Last week, Microsoft announced its second-generation Surface Hub 2 and the feature that grabs your attention straightaway is the gigantic touchscreen, with the bezel around the edges looking like a pencil line on those gargantuan dimensions.
However, it has to be said that the previous generation Surface Hub was even bigger; as a matter of fact, it came with two screen-size options, both bigger than the Hub 2, one with a 1080p 55-inch display while the other boasted a 4K 84-inch screen.
Needless to say, the product is designed for a niche audience like business houses, organizations, and the likes, that have “team-based, collaborative culture and place an emphasis on enabling creativity and productivity,” wrote Microsoft chief product officer Panos Panay, in an article.
“It’s an exciting time to be in the devices business because the creation of new form factors and software experiences will not only lead us to work in new ways but also in new spaces designed for collaboration,” wrote Panay.
So, let’s just start from the big front where most of the fun talking points are, including that massive 50.5-inch touchscreen display, with more than 4K resolution and an aspect ratio of 3:22.
And, if the Hub’s size still does not meet the requirements of a company, no worries, because you can, actually, mount up to four Hub 2s alongside each other, on a wall, to give you one big screen, a feature which Microsoft likes to call “tiling.”
“Seeing four of the beautiful Surface Hub 2s lined up together has an undeniable visual effect and will have a profound impact on what groups can accomplish together, allowing users to display multiple pieces of content side-by-side,” Panay said.
“Imagine how much your team could get done being able to work simultaneously on Microsoft Whiteboard, PowerBI, PowerPoint, and a full view video call,” he added.
There’s a bit of a downside to tiling, though, because of those vertical black bars on the screen where bezel meets bezel, which gives a feeling of discontinuity, somewhat, but until the time seamless options in those form factors are made available, tiling is your best bet.
But, if you don’t have the wall space for a Surface Hub 2, or if you just don’t like mounting devices on your wall, you can always opt for the easel-like rolling stand, which Microsoft partnered with workplace solutions company, Steelcase, to bring to the Hub 2.
“We’ve teamed up with workplace expert Steelcase to create a system of rolling stands and easy-to-use mounts to help Surface Hub 2 customers be truly mobile, gain a new perspective and capture their ideas wherever they do their best work,” he said.
Another impressive feature about the screen that’s more than worthy of a mention – while we’re still looking at the front of the Surface Hub 2 – is that you can, actually, rotate it on the wall mount to your preferred orientation, be it portrait or landscape.
“Dynamic rotation allows you to use the best orientation for your content to help people work in the way that best suits them and the people they are collaborating with,” explains Panay.

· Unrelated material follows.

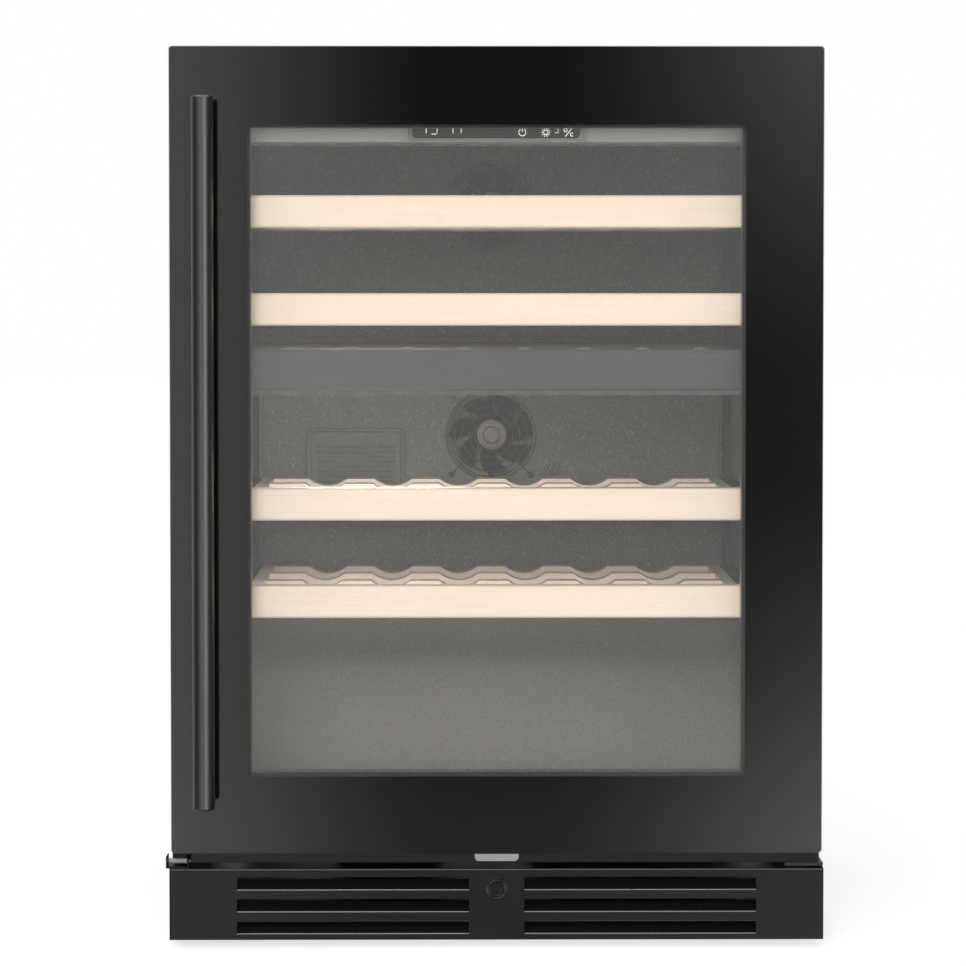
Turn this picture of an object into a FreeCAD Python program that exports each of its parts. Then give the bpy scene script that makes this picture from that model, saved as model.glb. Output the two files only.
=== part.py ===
import FreeCAD, Part

import math
import os
import operator

import Sketcher
from FreeCAD import Placement, Rotation, Vector

# An under-counter wine cooler with two temperature zones and one glass door.
# The front faces -Y, +Z is up, and the origin is on the floor, midway across the width and
# midway between the handle's front and the back.

doc = FreeCAD.newDocument("WineCooler")

# Driving sizes, in millimetres.
SIZES = {
    # overall
    "width": 595, "height": 820, "body_depth": 573,
    # door
    "door_depth": 40, "door_gap": 8, "glass_low": 87, "glass_top_gap": 1.7, "glass_side_gap": 1.8,
    "glass_thick": 4, "glass_corner": 3, "window_side": 72, "window_low": 69.8, "window_top": 70.6,
    "print_thick": 0.3, "frame_inset": 2.4, "frame_low": 78.3, "frame_top_gap": 6.8,
    "lip_cover": 2.3, "spacer_width": 9.2, "lip_depth": 19.5,
    "seal_width": 12, "seal_inset": 23.5, "seal_gap": 0.3, "seal_corner": 8,
    "print_edge": 0.2, "frame_corner": 2, "pane_grip": 3, "pane_play": 0.5, "pane_corner": 1,
    # striker plate under the door
    "striker_width": 40, "striker_thick": 2, "striker_set": 0.5, "striker_rise": 1.7,
    "striker_neck": 28, "striker_corner": 4, "striker_gap": 0.4,
    # handle
    "bar_radius": 10, "bar_length": 640, "bar_stand": 34, "bar_side": 34, "post_radius": 6,
    "post_inset": 53, "post_seat": 5, "stud_radius": 3, "stud_length": 20, "bar_bottom": 132,
    "bar_chamfer": 1.5,
    # hinges and the door's support roller
    "pivot_side": 10.5, "pivot_depth": 14.5, "pin_radius": 4, "pin_play": 0.05, "bush_radius": 6,
    "bush_length": 9, "bracket_thick": 3.2, "bracket_gap": 0.5, "hinge_leaf": 35, "leaf_drop": 36,
    "leaf_inner": 10, "screw_radius": 2, "screw_head": 2, "screw_length": 12,
    "roller_radius": 2.2, "roller_length": 17.2, "roller_proud": 5.9, "roller_rise": 0.4,
    "roller_play": 0.3, "axle_radius": 0.9, "cheek_outer": 1.3, "cheek_inner": 1.6,
    "cheek_reach": 12, "cheek_rear": 8, "cheek_top": 11.3, "cheek_step": 2.3, "notch_width": 15.5,
    # cabinet
    "sheet": 1, "skin": 3, "liner_side": 47.5, "liner_ceiling": 44, "liner_floor": 116,
    "liner_back": 38.5, "step_gap": 29.5, "step_foam": 35, "step_depth": 165, "base_height": 74,
    "bay_depth": 165.5, "ground_gap": 10, "play": 0.3, "panel_thick": 0.8, "pan_thick": 2,
    "pan_side": 11, "boss_tall": 20, "boss_wall": 5,
    # zones and shelves
    "shelf_drop": 105.5, "shelf_pitch": 90, "divider_drop": 37, "divider_thick": 37,
    "front_tall": 30, "front_thick": 20, "deck_thick": 16, "deck_drop": 13,
    "front_play": 8, "rail_width": 12, "tongue": 5, "slat_width": 24, "bottle_pitch": 67,
    "cradle_radius": 30, "cradle_deep": 7, "track_depth": 14, "front_set": 12, "tongue_low": 4,
    "tongue_high": 10, "groove_play": 0.4,
    # controls, lights and air
    "fascia_tall": 43.4, "fascia_back": 55, "fascia_depth": 60, "display_width": 162,
    "display_lens": 152, "display_proud": 2, "display_corner": 3, "fascia_sheet": 2.5,
    "lamp_width": 10, "lamp_inset": 10, "duct_sheet": 3, "duct_inset": 10, "duct_corner": 6,
    "duct_back": 75.5, "fan_size": 92, "fan_depth": 25,
    "fan_pitch": 82.5, "wire": 0.8, "upper_fan": 92, "lower_fan": 59.3,
    # kick plate and lock
    "kick_low": 8, "kick_top": 73, "kick_back": 2, "kick_sheet": 2, "slot_tall": 12,
    "slot_pitch": 20, "slot_inner": 25.2, "slot_outer": 61.5, "slot_low": 13.3,
    "lock_height": 55, "lock_radius": 10.5, "plug_radius": 6, "cam_length": 29, "cam_width": 12,
    "cam_set": 12.5, "cam_thick": 2.5, "pocket_left": 22, "pocket_right": 14, "pocket_tall": 8,
    "pocket_play": 4,
    # machine compartment
    "compressor_radius": 62, "compressor_tall": 150, "compressor_x": -105, "compressor_back": 83,
    "grommet_radius": 9, "grommet_tall": 8, "grommet_pitch": 88, "cooling_fan": 120,
    "cooling_x": 100, "fin_thick": 1.2, "coil_depth": 60, "coil_tall": 120, "tray_width": 150,
    "tray_depth": 124, "tray_tall": 18, "tray_wall": 2, "inlet_side": 60, "inlet_height": 70,
    "inlet_width": 32, "inlet_tall": 24, "pipe_radius": 3, "pipe_bend": 14,
    # levelling feet
    "foot_radius": 18, "foot_tall": 9, "stem_radius": 5, "foot_side": 47.5,
}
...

Time to hit the Surface Hub 2 from the sides, now and the first thing that deserves a mention is the 4K webcam, which makes those awesome, near life-size video calls such a satisfying experience.
Just try comparing this in your mind with the video calls you make on your tiny phone screen and you’ll know what this whopping 50.5-inches is capable of offering, in that regard.
Of course, the USB-C connected webcam is very much removable, affording you the flexibility to stack up multiple Surface Hub 2-supported devices against each other, regardless of the orientation.
Another feature that you’ll spot on the side of this thing is the fingerprint reader and, apparently, the sides can also, magnetically, hold styluses, which we all know are such handy tools when it comes to touchscreens.
So, what’s not good about the Surface Hub 2?
Well, as far as the product itself is concerned, there’s hardly much that you can fault, barring a few teeny-weeny issues, but, then, it’s a bit too early to say for sure, as it has yet to go through the litmus test of the real world.
The two main drawbacks, as of now, are, one, there’s a long wait ahead before it releases sometime in 2019 and, two, it’s going to cost you a king’s ransom when you consider that its predecessor started at $9,000 and went all the way up to $22,000.
But, again, since we’re talking big businesses and corporate houses, money should not be a factor.
The company is, obviously, banking on the results it achieved with the first-generation Surface Hub, and with the upgrades, it’s bringing to the new Hub2, it’s definitely looking to improve on that.
“We started on the journey of empowering teams with the original Surface Hub and the value it provides has resonated with businesses worldwide,’ Panay wrote, adding that the company has managed to sell the original version to “more than 5000 customers across 25 markets.”
“Over half of Fortune 100 companies have purchased Surface Hubs to improve team’s efficiency and how they collaborate – breaking down barriers and creating real business value,” he added, going on to say that Microsoft believes its “customers will love Surface Hub 2 even more.”